Reliques et célébrations
À peine Beethoven a-t-il poussé son dernier souffle qu’un véritable trafic de reliques s’organise : masque mortuaire, mèches de cheveux discrètement prélevées en venant s’incliner pieusement sur sa dépouille, croquis de son logis, de sa chambre, de son bureau… L’enterrement est un événement historique : « Le 29 mars, les écoles sont fermées, raconte Élisabeth Brisson. Près de la moitié de la population de Vienne intra-muros, bouquet de fleurs à la main, vient rendre un dernier hommage à Beethoven dont le visage est recouvert d’un drap. Un long cortège de près de 20000 personnes […] évolue pendant une heure et demie. » Un extrait du Requiem de Mozart est interprété pendant la messe. Et c’est un « cortège de 200 calèches » qui rejoint le cimetière de Währing. Un monument conçu par Ferdinand Schubert, le frère de Franz, est érigé sur sa tombe. Un autre monument dont le projet est soutenu par Robert Schumann et Franz Liszt est inauguré à Vienne en 1845.
À chacun son Beethov’
Ludwing van Beethoven était extrêmement scrupuleux et désireux de protéger son oeuvre de toute réinterprétation ou trahison de ses intentions. Il avait ainsi voulu faire publier ses oeuvres complètes avant de devoir renoncer car le coût rebutait les éditeurs.
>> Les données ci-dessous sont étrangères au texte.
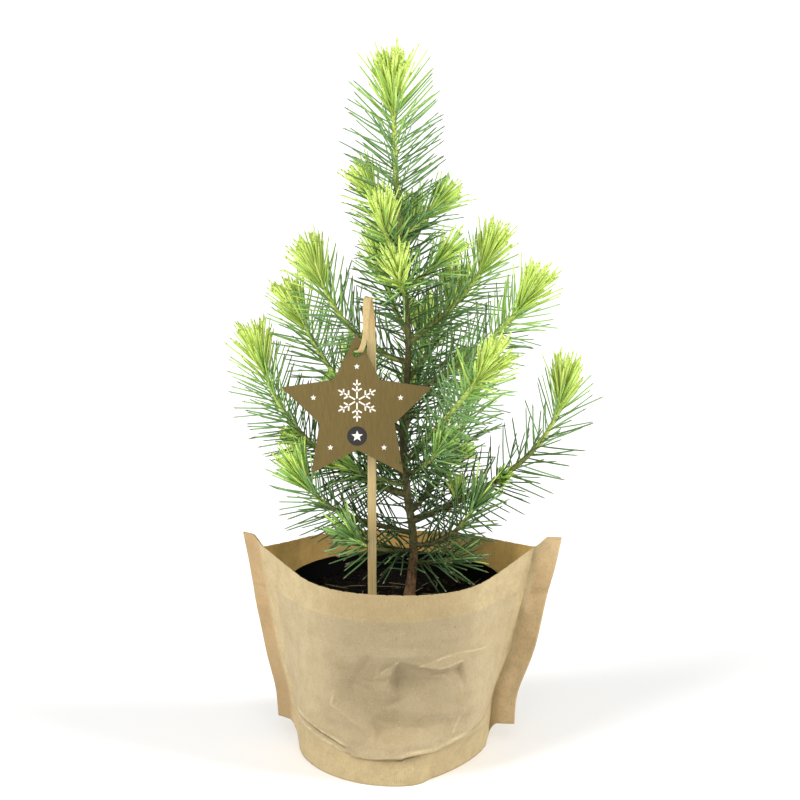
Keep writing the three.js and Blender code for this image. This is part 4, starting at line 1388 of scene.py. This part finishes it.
def strokes(lines, width):
    """Outlines of straight strokes of a width, each a quad round its line."""
    quads = []
    for (x0, z0), (x1, z1) in lines:
        along = unit(np.array([x1 - x0, z1 - z0], float))
        side = np.array([-along[1], along[0]]) * width / 2
        a, b = np.array([x0, z0]), np.array([x1, z1])
        quads.append(np.array([a - side, b - side, b + side, a + side]))
    return quads


def snowflake(middle, size):
    """A six-armed snowflake: each arm a line with two pairs of barbs at sixty degrees."""
    lines = []
    for arm in range(6):
        way = math.radians(90 + 60 * arm)
        lines.append((polar(size * 0.1, way, middle), polar(size, way, middle)))
        for share, reach in ((0.45, 0.26), (0.72, 0.2)):
            root = polar(size * share, way, middle)
            for lean in (-60, 60):
                lines.append((root, polar(size * reach, way + math.radians(lean), root)))
    return lines


# The print: how far it stands out and goes in, the ring of small stars, and the dot with a star in it.
PRINT_DEPTHS = (0.07, -0.02)
DOT_STAR_DEPTHS = (0.13, 0.08)
SMALL_STARS_RADIUS = 22.5
DOT_HEIGHT = -12.4
DOT_RADIUS = 4.9


def make_star(settings):
    """The star plate with its hole and softened edges, and a plain printed ornament on its face."""
    low, high = np.array(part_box("star_tag")) / MM
    shift = np.array([(low[0] + high[0]) / 2, high[2] - STAR_OUTER])
    front, back = low[1], high[1]
    circle = np.stack(polar(1, round_angles(40)), 1)
    hole = HOLE_RADIUS * circle + [0, HOLE_HEIGHT] + shift
    build = Build().add(*plate(star_outline(STAR_OUTER, STAR_INNER) + shift, [hole], front, back))
    piece = build.piece("star_plate", board_finish(tuple(settings.board)), "star_board", ["star_tag"], False)
    bevel = piece.modifiers.new("Soft Edges", "BEVEL")
    bevel.width, bevel.segments, bevel.limit_method = 0.00018, 2, "ANGLE"

    light, dark = Build(), Build()
    face = [front - depth for depth in PRINT_DEPTHS]
    small = star_outline(1.5, 0.65)
    stars = [small + polar(SMALL_STARS_RADIUS, math.radians(90 + 72 * index)) for index in range(5)]
    for outline in strokes(snowflake((0, 5.5), 10.5), 0.75) + stars:
        light.add(*plate(outline + shift, [], *face))
    dot = shift + [0, DOT_HEIGHT]
    light.add(*plate(star_outline(2.9, 1.25) + dot, [], *[front - depth for depth in DOT_STAR_DEPTHS]))
    dark.add(*plate(DOT_RADIUS * circle + dot, [], *face))
    for name, title, ink, build in (
        ("star_light_print", "Light Ink", settings.ink, light),
        ("star_dark_print", "Dark Ink", settings.dark_ink, dark),
    ):
        build.piece(name, ink_finish(title, tuple(ink)), "star_board", smooth=False)


# ------------------------------------------------------------------ the stage

# The radii of the floor's rings.
FLOOR_RADII = (0.01, 600, 30000)
FLOOR_SIDES = 64
# Each light's name, the way it comes from, and its strength against the setting.
LIGHTS = (
    ("Left Light", (-1.0, -0.65, 0.7), 1.15),
    ("Right Light", (1.0, -0.22, 0.5), 1.15),
    ("Front Light", (0.1, -1.0, 1.0), 0.2),
)
LIGHT_SPREAD = math.radians(30)
CAMERA_PLACE = (0.0025, -1.0, 0.4)
CAMERA_TARGET = (0.0025, 0, 0.1823)


def make_stage(settings):
    """A pale round floor, an even sky, a soft light from each side and from the front, and the camera."""
    rings = turned([(radius, 0) for radius in FLOOR_RADII], FLOOR_SIDES)
    mesh = bpy.data.meshes.new("floor")
    faces = grid(len(FLOOR_RADII), FLOOR_SIDES, True).tolist() + [list(range(FLOOR_SIDES))]
    mesh.from_pydata((rings.reshape(-1, 3) * MM).tolist(), [], faces)
    mesh.materials.append(floor_finish(tuple(settings.floor)))
    floor = bpy.data.objects.new("floor", mesh)
    scene = bpy.context.scene
    scene.collection.objects.link(floor)

    scene.world = bpy.data.worlds.new("Studio")
    scene.world.use_nodes = True
    nodes, link = scene.world.node_tree.nodes, scene.world.node_tree.links.new
    where, part, fall = (nodes.new(f"ShaderNode{kind}") for kind in ("TexCoord", "SeparateXYZ", "MapRange"))
    fall.interpolation_type = "SMOOTHSTEP"
    for socket, value in (("From Min", 0.03), ("From Max", 0.4), ("To Min", 1.0), ("To Max", settings.world)):
        fall.inputs[socket].default_value = value
    link(where.outputs["Generated"], part.inputs[0])
    link(part.outputs["Z"], fall.inputs["Value"])
    link(fall.outputs[0], nodes["Background"].inputs["Strength"])
    nodes["Background"].inputs["Color"].default_value = (1, 1, 1, 1)

    for name, place, share in LIGHTS:
        lamp = bpy.data.lights.new(name, "SUN")
        lamp.energy, lamp.angle = settings.key * share, LIGHT_SPREAD
        light = bpy.data.objects.new(name, lamp)
        light.rotation_euler = Vector(place).to_track_quat("Z", "Y").to_euler()
        scene.collection.objects.link(light)

    lens = bpy.data.cameras.new("Camera")
    lens.lens, lens.sensor_width = settings.lens, 36
    lens.clip_start, lens.clip_end = 0.01, 100
    camera = bpy.data.objects.new("Camera", lens)
    camera.location = CAMERA_PLACE
    aim = Vector(CAMERA_TARGET) - Vector(CAMERA_PLACE)
    camera.rotation_euler = aim.to_track_quat("-Z", "Y").to_euler()
    scene.collection.objects.link(camera)
    scene.camera = camera
    scene.view_settings.view_transform = "Standard"


# ------------------------------------------------------------------ operators, panel and registration

class PINE_OT_stage(bpy.types.Operator):
    """Make the floor, the lights and the camera"""

    bl_idname = "pine.stage"
    bl_label = "Stage"

    def execute(self, context):
        make_stage(context.scene.pine_stage)
        return {"FINISHED"}


class PINE_OT_bark(bpy.types.Operator):
    """Make the trunk, the boughs and the side shoots"""

    bl_idname = "pine.bark"
    bl_label = "Trunk and Boughs"

    def execute(self, context):
        make_bark(context.scene.pine_tree)
        return {"FINISHED"}


class PINE_OT_needles(bpy.types.Operator):
    """Make the needles"""

    bl_idname = "pine.needles"
    bl_label = "Needles"

    def execute(self, context):
        make_needles(context.scene.pine_tree)
        return {"FINISHED"}


class PINE_OT_pot(bpy.types.Operator):
    """Make the nursery pot"""

    bl_idname = "pine.pot"
    bl_label = "Pot"

    def execute(self, context):
        make_pot(context.scene.pine_pot)
        return {"FINISHED"}


class PINE_OT_soil(bpy.types.Operator):
    """Make the soil with its crumbs and straws"""

    bl_idname = "pine.soil"
    bl_label = "Soil"

    def execute(self, context):
        make_soil(context.scene.pine_pot)
        return {"FINISHED"}


class PINE_OT_bag(bpy.types.Operator):
    """Make the bag's two panels and its gusset"""

    bl_idname = "pine.bag"
    bl_label = "Paper Bag"

    def execute(self, context):
        make_bag(context.scene.pine_bag)
        return {"FINISHED"}


class PINE_OT_pick(bpy.types.Operator):
    """Make the bamboo pick"""

    bl_idname = "pine.pick"
    bl_label = "Pick"

    def execute(self, context):
        make_pick(context.scene.pine_tag)
        return {"FINISHED"}


class PINE_OT_star(bpy.types.Operator):
    """Make the star tag with its print"""

    bl_idname = "pine.star"
    bl_label = "Star Tag"

    def execute(self, context):
        make_star(context.scene.pine_tag)
        return {"FINISHED"}


STEPS = (
    PINE_OT_stage, PINE_OT_bark, PINE_OT_needles, PINE_OT_pot, PINE_OT_soil, PINE_OT_bag, PINE_OT_pick,
    PINE_OT_star,
)
GROUPS = {
    "pine_tree": TreeSettings, "pine_pot": PotSettings, "pine_bag": BagSettings, "pine_tag": TagSettings,
    "pine_stage": StageSettings,
}


class PINE_PT_panel(bpy.types.Panel):
    """The settings and the steps, in order"""

    bl_idname = "PINE_PT_panel"
    bl_label = "Potted Pine"
    bl_space_type = "VIEW_3D"
    bl_region_type = "UI"
    bl_category = "Pine"

    def draw(self, context):
        for name, group in GROUPS.items():
            box = self.layout.box()
            for key in group.__annotations__:
                box.prop(getattr(context.scene, name), key)
        for step in STEPS:
            self.layout.operator(step.bl_idname)


CLASSES = (*GROUPS.values(), *STEPS, PINE_PT_panel)


def register():
    """Registers every class, and hangs each group of settings on the scene."""
    for item in CLASSES:
        bpy.utils.register_class(item)
    for name, group in GROUPS.items():
        setattr(bpy.types.Scene, name, bpy.props.PointerProperty(type=group))


def unregister():
    """Takes the settings and the classes away again."""
    for name in GROUPS:
        delattr(bpy.types.Scene, name)
    for item in reversed(CLASSES):
        bpy.utils.unregister_class(item)


def main():
    """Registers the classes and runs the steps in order."""
    register()
    for step in STEPS:
        family, name = step.bl_idname.split(".")
        if getattr(getattr(bpy.ops, family), name)() != {"FINISHED"}:
            raise RuntimeError(f"{step.bl_label} didn't finish")


if __name__ == "__main__":
    main()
Il est donc assez ironique de constater combien, malheureusement, sa mémoire a pu être trahie par certains membres de son entourage désireux de grappiller un peu de la gloire du compositeur, ou récupérée et instrumentalisée, parfois en toute bonne foi: héros du peuple allemand, ou au contraire génie européen, républicain et révolutionnaire, père du romantisme, référent du nazisme, etc. En réalité, Beethoven était un homme de son temps, héritier de l’Ancien Régime mais profondément acteur de la Révolution et du progrès.